— begin EXERCISE MATERIAL —
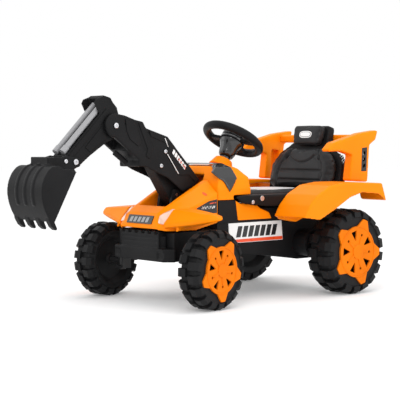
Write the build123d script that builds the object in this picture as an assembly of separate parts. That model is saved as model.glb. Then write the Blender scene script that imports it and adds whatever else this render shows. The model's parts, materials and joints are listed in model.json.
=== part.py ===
from build123d import *
import math
import os

# Ride-on digger: a child's electric tractor with a hand-worked digger arm.
# Millimetres, +Z up, the nose points to -Y and the driver's left is +X.
# Everything is drawn with the front axle at Y = 0 and moved to the middle of
# the footprint when it is written.

os.makedirs("parts", exist_ok=True)

# ---------------------------------------------------------------- overall
WHEELBASE = 569.0
FRONT_TRACK = 459.0          # between the mid planes of the front wheels
REAR_TRACK = 466.0
BODY_HALF = 126.0            # half width of the chassis tub
WALL = 4.0                   # blow-moulded and injection-moulded walls
SEAM = 0.4                   # gap between pieces that move past each other
FIT = 0.08                   # radial running clearance of shafts and bushes

# ---------------------------------------------------------------- wheels
FRONT_R = 112.0
FRONT_W = 74.0
REAR_R = 131.0
REAR_W = 97.0
LUG_HEIGHT = 10.0
LUG_COUNT = 18
LUG_SHARE = 0.58             # part of the pitch that a lug fills
TYRE_WALL = 3.5
CAP_THICK = 5.0
NUT_ROOM = 9.0               # depth behind the cap for the wheel nut
NUT_THICK = 5.0
CAP_LOBES = 5
CAP_DISC_SHARE = 0.60        # cap disc radius over wheel radius
CAP_LOBE_SHARE = 0.785       # lobe tip radius over wheel radius
FRONT_LOBE_ANGLE = -14.4
REAR_LOBE_ANGLE = -3.0
FRONT_AXLE_R = 5.0
REAR_AXLE_R = 6.0
REAR_AXLE_Z = REAR_R

# ---------------------------------------------------------------- steering
STEER_REST = 9.333           # road wheels stand turned this far to the left
STEER_RATIO = 1.5            # steering wheel angle over road wheel angle
KINGPIN_X = 162.0
KINGPIN_R = 6.0
KNUCKLE_ARM = 45.0
CRANK = KNUCKLE_ARM / STEER_RATIO
TIE_Z = 158.0
TIE_PLAY = 1.2               # sideways play of the pins in the tie rod slots
COLUMN_TILT = 31.0
RING_Y = 307.6
RING_Z = 477.2
RING_R = 86.3                # to the middle of the rim section
RIM_R = 13.0
COLUMN_R = 6.0
COLUMN_LENGTH = 362.0        # ring centre to the lower crank
SLEEVE_R = 14.0

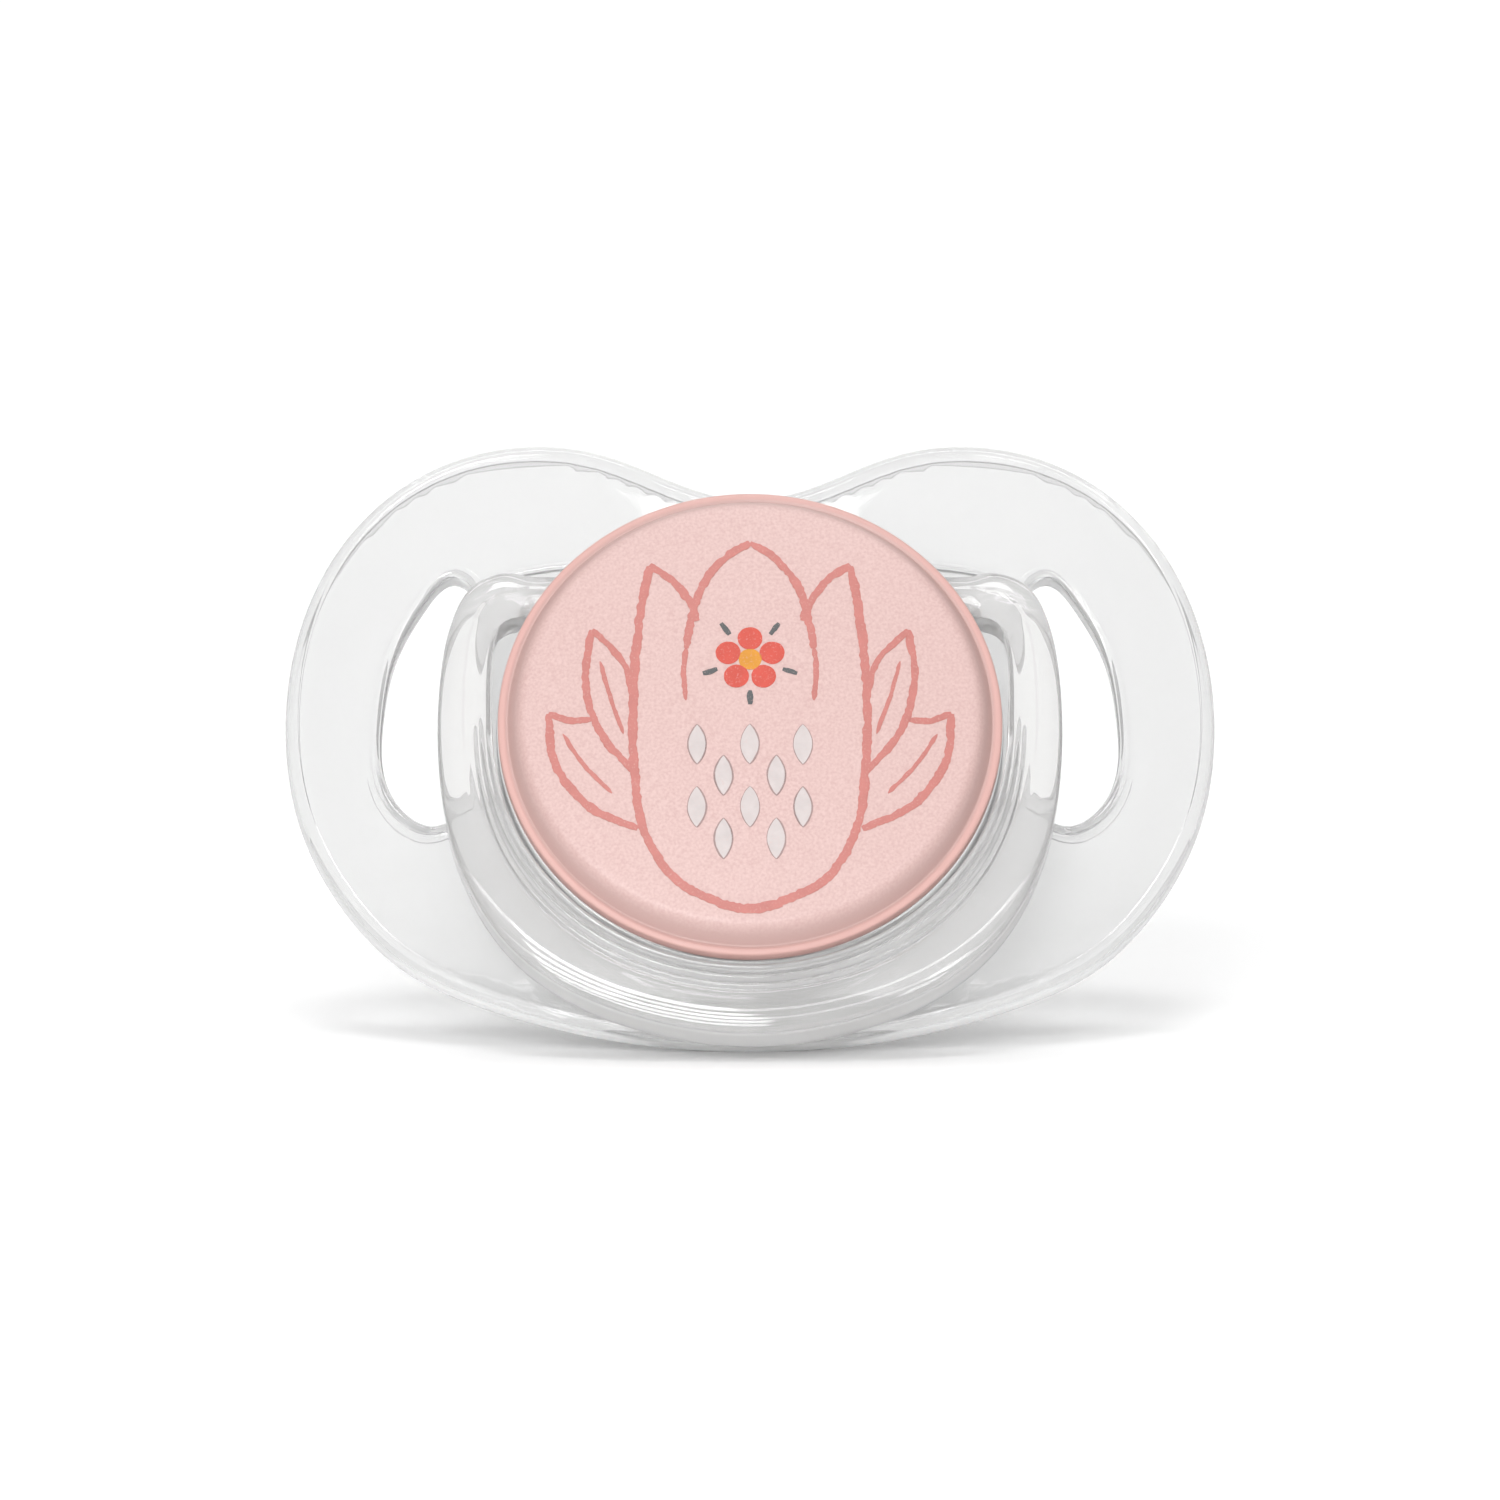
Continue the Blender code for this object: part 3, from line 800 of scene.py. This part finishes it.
def make_ring(surface):
    bar_line = [(x * MM, HINGE_Z + BAR_RADIUS, x * MM, HINGE_Z - BAR_RADIUS) for x in (12, 9, 6, 3, 0)]
    right = RING_STATIONS + bar_line
    left = [(-ox, oz, -ix, iz) for ox, oz, ix, iz in right[-2:0:-1]]
    sections = []
    for ox, oz, ix, iz in closed_spline(right + left, 460):
        centre = ((ox + ix) / 2, (oz + iz) / 2)
        width = math.hypot(ox - ix, oz - iz)
        across = ((ox - ix) / width, (oz - iz) / width)
        bar = 0.0
        if centre[1] > HINGE_Z - MM:
            bar = min(1.0, max(0.0, (BAR_ENDS - abs(centre[0])) / BAR_BLEND))
            bar = bar * bar * (3 - 2 * bar)
        if bar == 1.0:
            centre, across, width = (centre[0], HINGE_Z), (0.0, 1.0), 2 * BAR_RADIUS
        collar = min(1.0, max(0.0, (COLLAR_TOP - centre[1]) / COLLAR_BLEND))
        collar = collar * collar * (3 - 2 * collar)
        sections.append(ring_section(centre, across, width / 2, bar, collar))
    points = []
    faces = tube(points, sections)
    mesh = smooth(mesh_from("clear_ring", points, faces), 60)
    return new_piece("clear_ring", mesh, "ring", surface, ["ring_handle"])


# ---------------------------------------------------------------- button and teat


def dome_depth(radius):
    """The depth of the cover's domed face at a radius."""
    return COVER_APEX + (DOME_EDGE - COVER_APEX) * (radius / DOME_RADIUS) ** 2


def make_cover(surface):
    back = [
        (0.0, COVER_CEILING),
        (COVER_SKIRT_INSIDE - 0.4 * MM, COVER_CEILING),
        (COVER_SKIRT_INSIDE, COVER_CEILING + 0.4 * MM),
        (COVER_SKIRT_INSIDE, COVER_BACK),
    ]
    lip = [
        (COVER_RADIUS, COVER_BACK),
        (COVER_RADIUS, COVER_BACK - 1.0 * MM),
        (COVER_RADIUS - 0.38 * MM, COVER_BACK - 1.05 * MM),
        (COVER_RADIUS - 0.62 * MM, COVER_BACK - 0.95 * MM),
        (COVER_RADIUS - 0.85 * MM, COVER_BACK - 1.45 * MM),
        (COVER_RADIUS - 1.1 * MM, COVER_BACK - 1.95 * MM),
        (FACE_RADIUS, dome_depth(FACE_RADIUS)),
    ]
    dome_steps = 40
    dome = []
    for step in range(1, dome_steps + 1):
        radius = FACE_RADIUS * (1 - step / dome_steps)
        dome.append((radius, dome_depth(radius)))
    mesh = smooth(lathe("cover", rounded(back + lip, 0.22 * MM, 5) + dome, 256), 50)
    return new_piece("pink_button", mesh, "body", surface, ["button_cover"])


def teat_radius(y):
    if y >= TEAT_BULB_Y:
        along = (y - TEAT_BULB_Y) / (TEAT_TIP_Y - TEAT_BULB_Y)
        return TEAT_BULB_RADIUS * math.sqrt(max(0.0, 1 - along**2))
    along = max(0.0, (y - TEAT_NECK_END) / (TEAT_BULB_Y - TEAT_NECK_END))
    return TEAT_NECK_RADIUS + (TEAT_BULB_RADIUS - TEAT_NECK_RADIUS) * along**2 * (3 - 2 * along)


def teat_side(inset):
    """The bulb's profile from the tip to the neck's end, at a depth below the outer surface."""
    steps = 32
    side = []
    for step in range(steps):
        angle = math.pi / 2 * step / steps
        reach = TEAT_TIP_Y - TEAT_BULB_Y - inset
        side.append(((TEAT_BULB_RADIUS - inset) * math.sin(angle), TEAT_BULB_Y + reach * math.cos(angle)))
    for step in range(steps + 1):
        y = TEAT_BULB_Y + (TEAT_NECK_END - TEAT_BULB_Y) * step / steps
        side.append((teat_radius(y) - inset, y))
    return side


def make_teat(surface):
    flange = [
        (TEAT_NECK_RADIUS, TEAT_FLANGE_BACK),
        (TEAT_FLANGE_RADIUS, TEAT_FLANGE_BACK),
        (TEAT_FLANGE_RADIUS, TEAT_FLANGE_FRONT),
        (TEAT_NECK_RADIUS - TEAT_WALL, TEAT_FLANGE_FRONT),
    ]
    mesh = lathe("teat", teat_side(0.0) + flange + teat_side(TEAT_WALL)[::-1], 128)
    for vertex in mesh.vertices:
        along = max(0.0, (vertex.co.y - TEAT_NECK_END) / (TEAT_BULB_Y - TEAT_NECK_END))
        vertex.co.x *= 1 + (TEAT_WIDENING - 1) * min(1.0, along)
    return new_piece("silicone_teat", smooth(mesh, 60), "body", surface, ["teat"])


def make_plug(surface):
    profile = [
        (0.0, PLUG_STEM_END),
        (PLUG_STEM_RADIUS, PLUG_STEM_END),
        (PLUG_STEM_RADIUS, PLUG_FLANGE_BACK),
        (TEAT_FLANGE_RADIUS, PLUG_FLANGE_BACK),
        (TEAT_FLANGE_RADIUS, PLUG_FLANGE_FRONT),
        (0.0, PLUG_FLANGE_FRONT),
    ]
    mesh = smooth(lathe("plug", rounded(profile, 0.3 * MM, 5), 128), 50)
    return new_piece("neck_plug", mesh, "body", surface, ["teat_plug"])


def make_base(surface):
    profile = [
        (0.0, HUB_FRONT),
        (BASE_PAD_RADIUS, HUB_FRONT),
        (BASE_PAD_RADIUS, BASE_BACK),
        (BASE_RADIUS, BASE_BACK),
        (BASE_RADIUS, BASE_FRONT),
        (0.0, BASE_FRONT),
    ]
    pegs = []
    for place in PEG_PLACES:
        outline = round_outline(PEG_RADIUS, 32, place)
        pegs.append(("UNION", disc_slab("peg", outline, (BASE_BACK + BASE_FRONT) / 2, PEG_TIP)))
    mesh = smooth(boolean(lathe("base", rounded(profile, 0.2 * MM, 5), 192), pegs), 50)
    return new_piece("keeper_plate", mesh, "body", surface, ["button_base"])


# ---------------------------------------------------------------- print on the button


PRINT_LIFT = 0.03 * MM
PRINT_ROOT = 0.02 * MM
LINE_WIDTH = 0.54 * MM
STROKE_SPACING = 0.13 * MM
PATCH_SPACING = 0.15 * MM
TAPER_LENGTH = 0.5 * MM
BLOSSOM = (0.0, 3.4 * MM)
SEED_TOP = -2.4 * MM
SEED_ROW = 2.1 * MM
SEED_SPACING = 3.3 * MM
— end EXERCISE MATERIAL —
GIVEN REQUEST: Output only the lines from the top of the entries through the one holding "shafts and bushes", copied exactly.

FULL ANSWER:
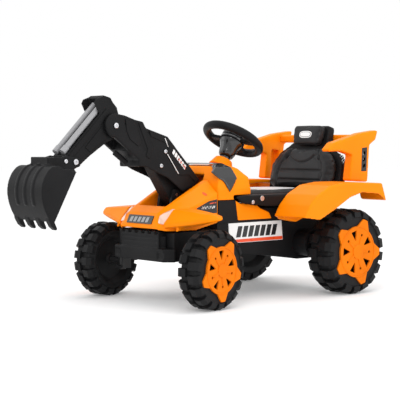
Write the build123d script that builds the object in this picture as an assembly of separate parts. That model is saved as model.glb. Then write the Blender scene script that imports it and adds whatever else this render shows. The model's parts, materials and joints are listed in model.json.
=== part.py ===
from build123d import *
import math
import os

# Ride-on digger: a child's electric tractor with a hand-worked digger arm.
# Millimetres, +Z up, the nose points to -Y and the driver's left is +X.
# Everything is drawn with the front axle at Y = 0 and moved to the middle of
# the footprint when it is written.

os.makedirs("parts", exist_ok=True)

# ---------------------------------------------------------------- overall
WHEELBASE = 569.0
FRONT_TRACK = 459.0          # between the mid planes of the front wheels
REAR_TRACK = 466.0
BODY_HALF = 126.0            # half width of the chassis tub
WALL = 4.0                   # blow-moulded and injection-moulded walls
SEAM = 0.4                   # gap between pieces that move past each other
FIT = 0.08                   # radial running clearance of shafts and bushes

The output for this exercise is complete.